El sonido del piano se detuvo.
Seco. Cortado. Como si alguien hubiera desconectado la música.
Noah giró inmediatamente.
— ¿Jasmine?
Ella estaba parada, con una mano apoyada en el piano y la otra sobre el pecho. Su rostro, demasiado pálido, los labios secos, los ojos parpadeando lentamente, como si la luz hubiera de repente sido demasiado intensa.
— ¿Estás bien? — dio un paso hacia adelante, tenso.
— Claro que... — Y entonces, ella cayó.
Sin previo aviso. Como una nota final que no alcanza el final del pentagrama.
Noah corrió. La atrapó antes de que golpeara su cabeza. Su cuerpo en sus brazos era liviano, extraño. Como si todo en ella hubiera sido hecho de silencio.
— ¡Hey, Renaud! — la llamó, sacudiéndola ligeramente. — Este no es el momento para un drama de diva, ¿me escuchas?
Pero ella no respondió.
Su corazón aceleró. Buscó señales de vida: respiración, pulso. Todo estaba allí. Pero débil. Y errático.

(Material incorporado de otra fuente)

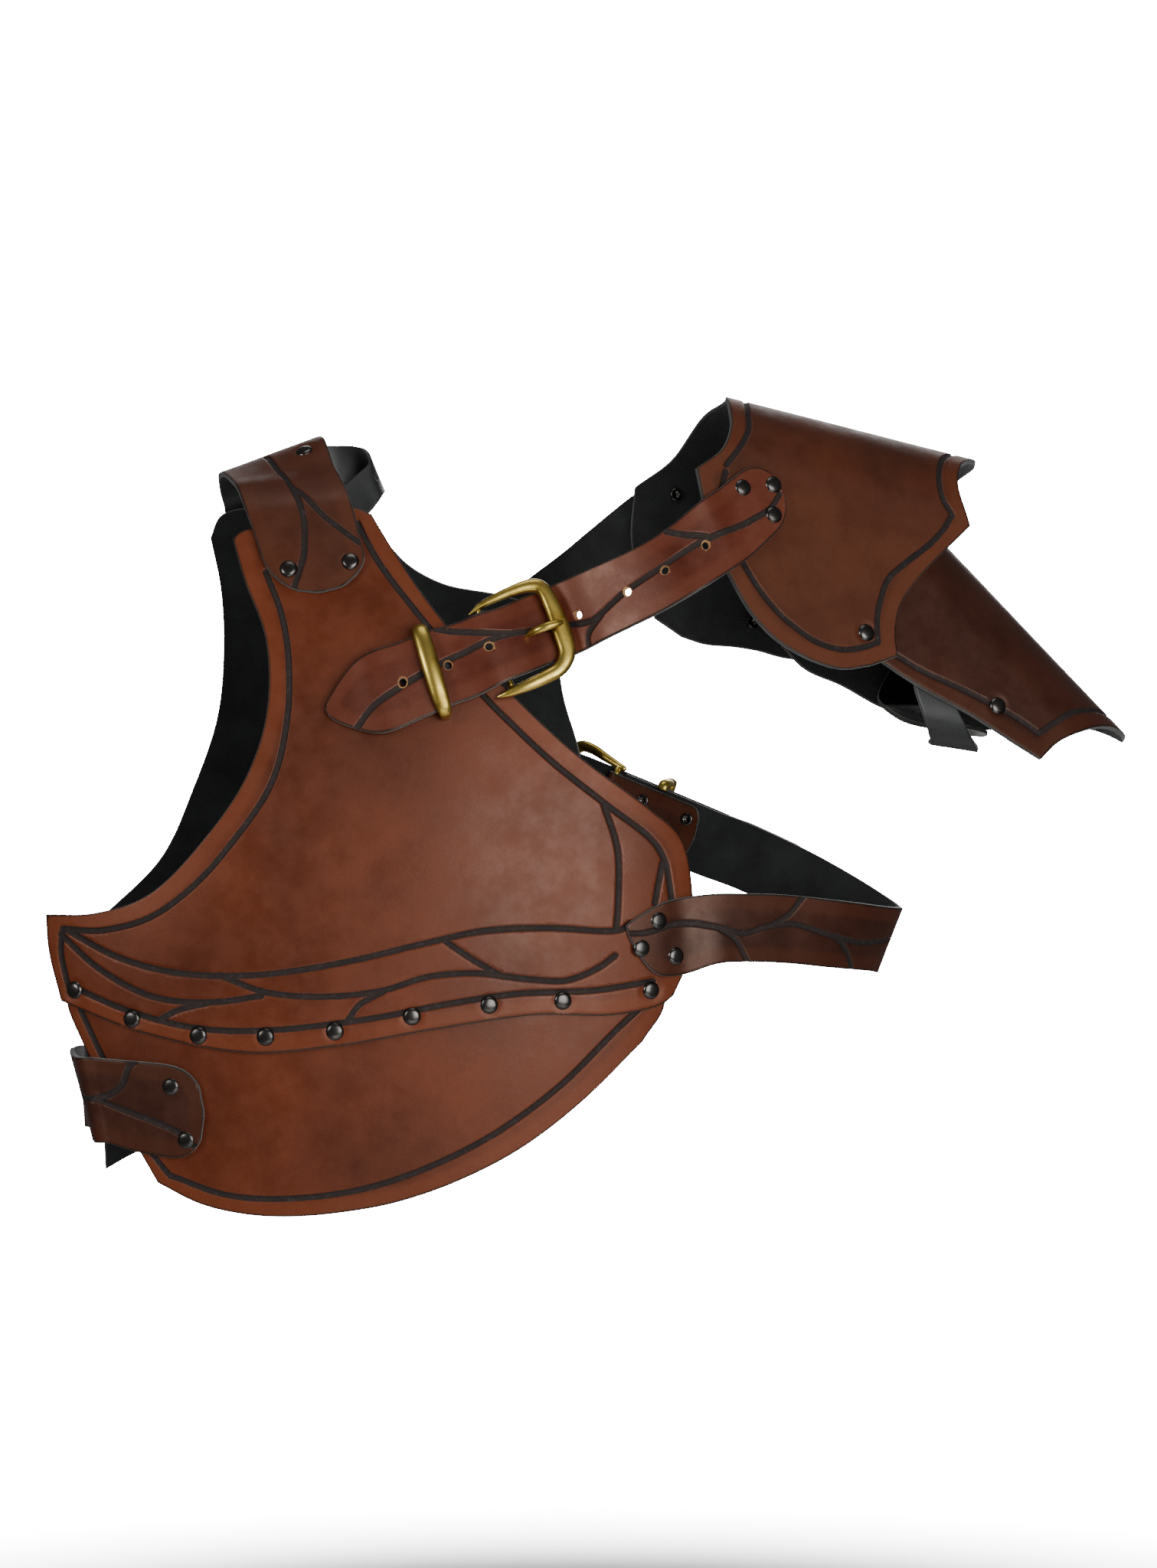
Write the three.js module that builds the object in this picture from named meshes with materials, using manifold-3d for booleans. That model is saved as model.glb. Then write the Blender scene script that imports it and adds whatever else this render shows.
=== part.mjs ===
// Leather chest armour with one shoulder plate, as it is when worn, on no one. Millimetres, +Z up.
// The wearer faces -Y and their left arm is at +X. The origin lies under the crest of the shoulder strap.
import * as THREE from "three";
import { mergeVertices } from "three/addons/utils/BufferGeometryUtils.js";
import Module from "manifold-3d";

const wasm = await Module();
wasm.setup();

// Driving sizes
const LEATHER = 3;
const LAYER_GAP = 0.5;
const THIN_LEATHER = 1.6;
const ON_PLATE = LEATHER + LAYER_GAP;
const UNDER_PLATE = -LAYER_GAP - LEATHER;
const SEAM_GAP = 0.3;
const BELT_WIDTH = 38;
const PUNCH_RADIUS = 2;
const RIVET = { cap: 4.9, dome: 2.1, shank: 1.6, foot: 3.6, footHeight: 1, hole: 2.1, sides: 6 };

const COLOURS = {
  chestnut: { color: "#6a3a26", roughness: 0.5, metalness: 0 },
  darkBrown: { color: "#42261c", roughness: 0.5, metalness: 0 },
  black: { color: "#1c1c1d", roughness: 0.65, metalness: 0 },
  brass: { color: "#a8954a", roughness: 0.35, metalness: 1 },
  gunmetal: { color: "#55524f", roughness: 0.3, metalness: 1 },
};

const armour = new THREE.Group();

// A table is a list of rows with named columns.
function table(columns, rows) {
  const names = columns.split(" ");
  return rows.map((row) => Object.fromEntries(names.map((name, k) => [name, row[k]])));
}

function mix(from, to, share) {
  return from + (to - from) * share;
}

// A smooth curve through the values of one column, read at a place along another.
function smoothColumn(rows, key, column, place) {
  const last = rows.length - 1;
  let k = rows.findIndex((row, n) => n > 0 && place <= row[key]);
  k = k < 0 ? last - 1 : k - 1;
  const slope = (n) => {
    const low = rows[Math.max(n - 1, 0)];
    const high = rows[Math.min(n + 1, last)];
    return (high[column] - low[column]) / (high[key] - low[key]);
  };
  const span = rows[k + 1][key] - rows[k][key];
  const u = (place - rows[k][key]) / span;
  const rise = (2 * u ** 3 - 3 * u ** 2 + 1) * rows[k][column] + (3 * u ** 2 - 2 * u ** 3) * rows[k + 1][column];
  return rise + ((u ** 3 - 2 * u ** 2 + u) * slope(k) + (u ** 3 - u ** 2) * slope(k + 1)) * span;
}

// The figure under the plates: rounded cross-sections at several heights.
const TORSO_MIDDLE = 60;
const TORSO_ROUNDNESS = 2.3;
const TORSO = table("up halfWidth front back", [
  [-430, 186, 92, 80],
  [-370, 198, 100, 86],
  [-310, 208, 106, 92],
  [-240, 213, 108, 94],
  [-170, 212, 102, 88],
  [-100, 208, 88, 74],
  [-40, 202, 68, 52],
  [10, 196, 44, 30],
]);

function torsoPoint(side, across, up) {
  const halfWidth = smoothColumn(TORSO, "up", "halfWidth", up);
  const depth = smoothColumn(TORSO, "up", side < 0 ? "front" : "back", up);
  const reach = Math.min(Math.abs(across - TORSO_MIDDLE) / halfWidth, 0.995);
  const round = (1 - reach ** TORSO_ROUNDNESS) ** (1 / TORSO_ROUNDNESS);
  return new THREE.Vector3(across, side * depth * round, up);
}

// A surface that can be lifted along its own normal, away from the wearer.
function liftedTorso(side) {
  const step = 0.5;
  return (across, up, lift = 0) => {
    const alongAcross = torsoPoint(side, across + step, up).sub(torsoPoint(side, across - step, up));
    const alongUp = torsoPoint(side, across, up + step).sub(torsoPoint(side, across, up - step));
    const normal = alongAcross.cross(alongUp).normalize();
    if (normal.y * side < 0) normal.negate();
    return torsoPoint(side, across, up).addScaledVector(normal, lift);
  };
}

const front = liftedTorso(-1);
const back = liftedTorso(1);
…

En ese instante, el sarcasmo murió. Junto con él, cualquier rastro de su habitual actitud desafiante. Solo quedó el miedo.
Llamó por ayuda. La enfermería llegó rápido. Pero no lo suficiente como para borrar de su memoria el momento en que vio a Jasmine desmayarse.
— Hipoglucemia. Y estrés — informó la médica de la enfermería. — Tuviste suerte de que él estuviera cerca.
— ¿Suerte? — Jasmine gruñó, tumbada en la camilla, aún pálida. — Prefiero desmayarme sola la próxima vez.
— Él estaba aterrorizado. Ni intentó hacer una broma — contó Alicia, sonriendo a su lado. — Nunca lo vi tan... humano.
Noah apareció en la puerta, con las manos en los bolsillos, tratando de parecer indiferente. Pero su mirada lo delataba.
— Solo vine a confirmar que sigues viva. La directora dijo que tenemos una presentación la próxima semana. Sería un problema si murieras antes.
Jasmine levantó la mirada.
— Relájate. Moriré solo después de hacerte perder esa cara de genio arrogante.
Él sonrió. Medio alivio, medio irritación.
— Acuerdo. Morimos juntos, en un dueto dramático. Como un Romeo y Julieta moderno. Solo que con más desafinación y menos veneno.
— Y más sarcasmo.
— Mucho más.
Se quedaron en silencio por un segundo.
Luego él se acercó, se paró al lado de la camilla y dejó algo en la mesita: un chocolate.
— Para el azúcar. Solo no te acostumbres a las amabilidades. Esto es solo por motivos musicales, ¿entendido?
Ella tomó el chocolate, sin sonreír.
— Entendido.
Pero lo que ella no dijo —y quizás ni siquiera lo admitiría aún— era que ese gesto había calentado algo dentro de ella.
Algo que el piano no alcanzaba.
Algo que, si crecía... podía ser mucho más peligroso que cualquier caída de glucosa.